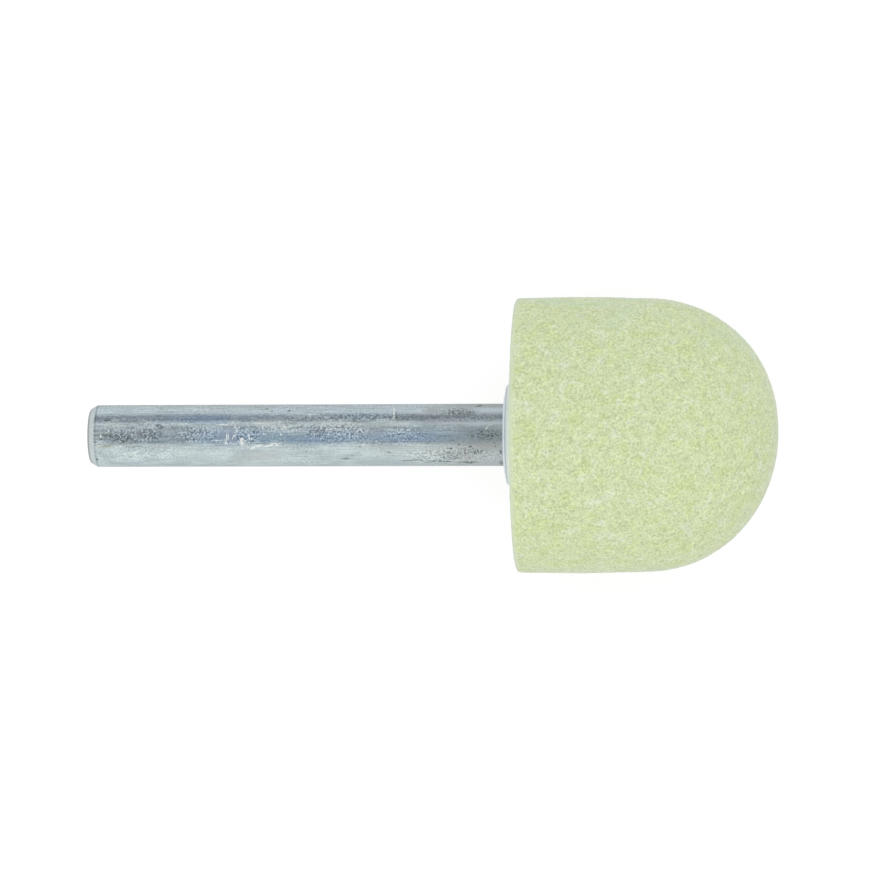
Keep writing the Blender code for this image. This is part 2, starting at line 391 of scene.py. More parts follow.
WORN_ZONES = (
    (31.5, -1.10, 5.5, 0.45), (33.5, -1.6, 4.5, 0.7), (8.6, 0.75, 2.6, 0.30), (9.0, -0.30, 1.6, 0.50),
)
TINTS = (
    (BLUE_ZONES, ZINC_BLUE, 0.65), (TEAL_ZONES, ZINC_TEAL, 0.6), (MAUVE_ZONES, ZINC_MAUVE, 0.45),
    (PAINTED_SHADE_ZONES, ZINC_PAINTED_SHADE, 0.9), (GREY_ZONES, ZINC_GREY, 0.8), (PALE_ZONES, ZINC_PALE, 0.6),
    (BEIGE_ZONES, ZINC_BEIGE, 0.4), (WORN_ZONES, ZINC_WORN, 0.5),
)

# Stains that lie over the speckle, each with its tone and its share
PALE_SPOTS = ((16.95, 1.0, 0.35, 0.45), (17.3, 1.1, 0.9, 0.25))
LILAC_SPOTS = ((14.0, -0.12, 0.9, 0.75),)
CREAM_SPOTS = ((15.2, -0.62, 0.34, 0.36),)
FILM_SPOTS = ((16.8, -1.96, 1.8, 0.6), (14.6, -2.2, 0.8, 0.35))
RUST_SPOTS = (
    (36.6, -1.8, 0.7, 0.07, 90), (36.95, -2.18, 0.14, 0.24), (37.95, -1.15, 0.6, 0.06),
    (26.6, -1.12, 0.11, 0.09),
)
OLIVE_SPOTS = ((2.0, -1.0, 0.80, 0.14), (1.9, 0.15, 0.7, 0.12))
DEEP_BLUE_SPOTS = ((19.85, -0.47, 0.40, 0.18), (17.5, -0.53, 0.72, 0.13))
NECK_TOP = ((38.6, 2.3, 2.4, 0.32),)
NECK_MIDDLE = ((38.8, 1.15, 4.2, 0.22),)
NECK_LINES = ((38.8, -0.95, 4.2, 0.30), (38.8, 2.75, 4.6, 0.2), (38.8, 0.72, 4.2, 0.12))
STAINS = (
    (PALE_SPOTS, ZINC_PALE, 0.5), (LILAC_SPOTS, ZINC_LILAC, 0.5), (CREAM_SPOTS, CREAM, 0.6),
    (FILM_SPOTS, GREY_FILM, 0.6), (RUST_SPOTS, RUST, 0.6), (OLIVE_SPOTS, OLIVE, 0.6),
    (DEEP_BLUE_SPOTS, DEEP_BLUE, 0.30), (NECK_TOP, NECK_BLUE, 0.5), (NECK_MIDDLE, NECK_GREY, 0.5),
    (NECK_LINES, TARNISH_AND_PAINTED_SHADE, 0.45),
)

# Light: the tent's brightness at angles about the tool's axis, from straight up, turning towards +Y
TENT = (
    (-180, (0.93, 0.93, 0.93)), (-100, (0.95, 0.95, 0.95)), (-90, (1.07, 1.07, 1.07)),
    (-50, (1.08, 1.08, 1.08)), (-33, (1.04, 1.04, 1.03)), (-28, (0.61, 0.65, 0.70)),
    (-23, (0.51, 0.565, 0.63)), (-12, (0.54, 0.595, 0.655)), (4, (0.56, 0.62, 0.705)),
    (12, (0.66, 0.70, 0.76)), (30, (0.64, 0.68, 0.74)), (37, (0.82, 0.85, 0.88)),
    (48, (0.95, 0.96, 0.98)), (56, (0.56, 0.58, 0.62)), (62, (0.40, 0.43, 0.48)),
    (72, (0.43, 0.46, 0.53)), (80, (0.52, 0.55, 0.62)), (88, (0.78, 0.80, 0.84)),
    (95, (0.92, 0.92, 0.92)),
)
TENT_END = (1.0, 1.0, 1.0, 1.0)
TENT_END_STEP = (0.45, 0.80)
FILL_SIZE = 1.2
FILL_DISTANCE = 1.0
FILLS = (
    ("fill_above", (0.0, 0.0, 1.0), 2.4),
    ("fill_behind", (0.2, 1.0, 0.45), 2.3),
    ("fill_front", (0.0, -1.0, 0.5), 0.6),
)
FLOOR_REACH = 3.0
FLOOR_COLOUR = (0.85, 0.85, 0.85)
FLOOR_SHADED = (0.30, 0.30, 0.30)
FLOOR_GLOW = 0.75


def look_down():
    """The camera above the tool, swung a little towards the dome."""
    toward = Vector((math.sin(CAMERA_SWING), 0.0, math.cos(CAMERA_SWING)))
    level_right = Vector((math.cos(CAMERA_SWING), 0.0, -math.sin(CAMERA_SWING)))
    level_up = Vector((0.0, 1.0, 0.0))
    right = math.cos(CAMERA_ROLL) * level_right - math.sin(CAMERA_ROLL) * level_up
    up = math.sin(CAMERA_ROLL) * level_right + math.cos(CAMERA_ROLL) * level_up
    pixel = MM / PIXELS_PER_MM
    centre = FRAME_PIXELS / 2
    across = (HEAD_BACK_PIXEL[0] - centre) * pixel
    above = (centre - HEAD_BACK_PIXEL[1]) * pixel
    target = Vector((HEAD_BACK, 0.0, 0.0))
    data = bpy.data.cameras.new("camera")
    data.sensor_width = SENSOR
    data.lens = SENSOR * FOCAL_PIXELS / FRAME_PIXELS
    data.clip_start = CLIP_START
    data.clip_end = CLIP_END
    camera = bpy.data.objects.new("camera", data)
    bpy.context.scene.collection.objects.link(camera)
    camera.matrix_world = frame_matrix(right, up, toward)
    camera.location = target + toward * FOCAL_PIXELS * pixel - right * across - up * above
    bpy.context.scene.camera = camera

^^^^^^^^

*Goal*.
From the preceding material, extract every line exactly.

*Full answer*.
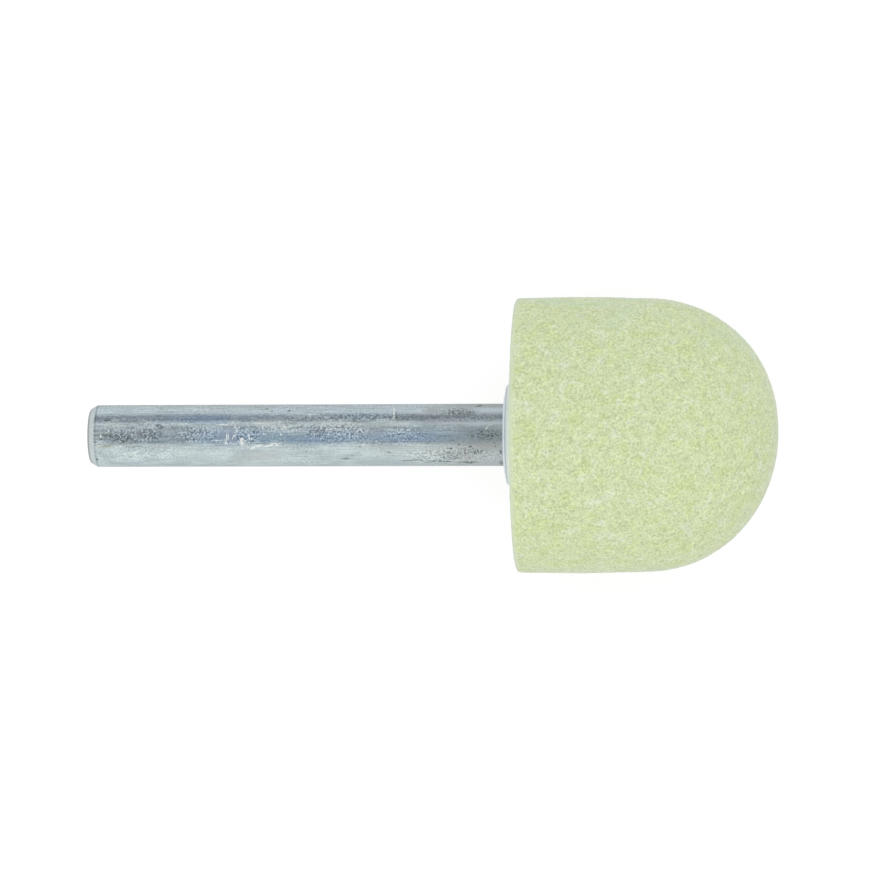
Keep writing the Blender code for this image. This is part 2, starting at line 391 of scene.py. More parts follow.
WORN_ZONES = (
    (31.5, -1.10, 5.5, 0.45), (33.5, -1.6, 4.5, 0.7), (8.6, 0.75, 2.6, 0.30), (9.0, -0.30, 1.6, 0.50),
)
TINTS = (
    (BLUE_ZONES, ZINC_BLUE, 0.65), (TEAL_ZONES, ZINC_TEAL, 0.6), (MAUVE_ZONES, ZINC_MAUVE, 0.45),
    (PAINTED_SHADE_ZONES, ZINC_PAINTED_SHADE, 0.9), (GREY_ZONES, ZINC_GREY, 0.8), (PALE_ZONES, ZINC_PALE, 0.6),
    (BEIGE_ZONES, ZINC_BEIGE, 0.4), (WORN_ZONES, ZINC_WORN, 0.5),
)

# Stains that lie over the speckle, each with its tone and its share
PALE_SPOTS = ((16.95, 1.0, 0.35, 0.45), (17.3, 1.1, 0.9, 0.25))
LILAC_SPOTS = ((14.0, -0.12, 0.9, 0.75),)
CREAM_SPOTS = ((15.2, -0.62, 0.34, 0.36),)
FILM_SPOTS = ((16.8, -1.96, 1.8, 0.6), (14.6, -2.2, 0.8, 0.35))
RUST_SPOTS = (
    (36.6, -1.8, 0.7, 0.07, 90), (36.95, -2.18, 0.14, 0.24), (37.95, -1.15, 0.6, 0.06),
    (26.6, -1.12, 0.11, 0.09),
)
OLIVE_SPOTS = ((2.0, -1.0, 0.80, 0.14), (1.9, 0.15, 0.7, 0.12))
DEEP_BLUE_SPOTS = ((19.85, -0.47, 0.40, 0.18), (17.5, -0.53, 0.72, 0.13))
NECK_TOP = ((38.6, 2.3, 2.4, 0.32),)
NECK_MIDDLE = ((38.8, 1.15, 4.2, 0.22),)
NECK_LINES = ((38.8, -0.95, 4.2, 0.30), (38.8, 2.75, 4.6, 0.2), (38.8, 0.72, 4.2, 0.12))
STAINS = (
    (PALE_SPOTS, ZINC_PALE, 0.5), (LILAC_SPOTS, ZINC_LILAC, 0.5), (CREAM_SPOTS, CREAM, 0.6),
    (FILM_SPOTS, GREY_FILM, 0.6), (RUST_SPOTS, RUST, 0.6), (OLIVE_SPOTS, OLIVE, 0.6),
    (DEEP_BLUE_SPOTS, DEEP_BLUE, 0.30), (NECK_TOP, NECK_BLUE, 0.5), (NECK_MIDDLE, NECK_GREY, 0.5),
    (NECK_LINES, TARNISH_AND_PAINTED_SHADE, 0.45),
)

# Light: the tent's brightness at angles about the tool's axis, from straight up, turning towards +Y
TENT = (
    (-180, (0.93, 0.93, 0.93)), (-100, (0.95, 0.95, 0.95)), (-90, (1.07, 1.07, 1.07)),
    (-50, (1.08, 1.08, 1.08)), (-33, (1.04, 1.04, 1.03)), (-28, (0.61, 0.65, 0.70)),
    (-23, (0.51, 0.565, 0.63)), (-12, (0.54, 0.595, 0.655)), (4, (0.56, 0.62, 0.705)),
    (12, (0.66, 0.70, 0.76)), (30, (0.64, 0.68, 0.74)), (37, (0.82, 0.85, 0.88)),
    (48, (0.95, 0.96, 0.98)), (56, (0.56, 0.58, 0.62)), (62, (0.40, 0.43, 0.48)),
    (72, (0.43, 0.46, 0.53)), (80, (0.52, 0.55, 0.62)), (88, (0.78, 0.80, 0.84)),
    (95, (0.92, 0.92, 0.92)),
)
TENT_END = (1.0, 1.0, 1.0, 1.0)
TENT_END_STEP = (0.45, 0.80)
FILL_SIZE = 1.2
FILL_DISTANCE = 1.0
FILLS = (
    ("fill_above", (0.0, 0.0, 1.0), 2.4),
    ("fill_behind", (0.2, 1.0, 0.45), 2.3),
    ("fill_front", (0.0, -1.0, 0.5), 0.6),
)
FLOOR_REACH = 3.0
FLOOR_COLOUR = (0.85, 0.85, 0.85)
FLOOR_SHADED = (0.30, 0.30, 0.30)
FLOOR_GLOW = 0.75


def look_down():
    """The camera above the tool, swung a little towards the dome."""
    toward = Vector((math.sin(CAMERA_SWING), 0.0, math.cos(CAMERA_SWING)))
    level_right = Vector((math.cos(CAMERA_SWING), 0.0, -math.sin(CAMERA_SWING)))
    level_up = Vector((0.0, 1.0, 0.0))
    right = math.cos(CAMERA_ROLL) * level_right - math.sin(CAMERA_ROLL) * level_up
    up = math.sin(CAMERA_ROLL) * level_right + math.cos(CAMERA_ROLL) * level_up
    pixel = MM / PIXELS_PER_MM
    centre = FRAME_PIXELS / 2
    across = (HEAD_BACK_PIXEL[0] - centre) * pixel
    above = (centre - HEAD_BACK_PIXEL[1]) * pixel
    target = Vector((HEAD_BACK, 0.0, 0.0))
    data = bpy.data.cameras.new("camera")
    data.sensor_width = SENSOR
    data.lens = SENSOR * FOCAL_PIXELS / FRAME_PIXELS
    data.clip_start = CLIP_START
    data.clip_end = CLIP_END
    camera = bpy.data.objects.new("camera", data)
    bpy.context.scene.collection.objects.link(camera)
    camera.matrix_world = frame_matrix(right, up, toward)
    camera.location = target + toward * FOCAL_PIXELS * pixel - right * across - up * above
    bpy.context.scene.camera = camera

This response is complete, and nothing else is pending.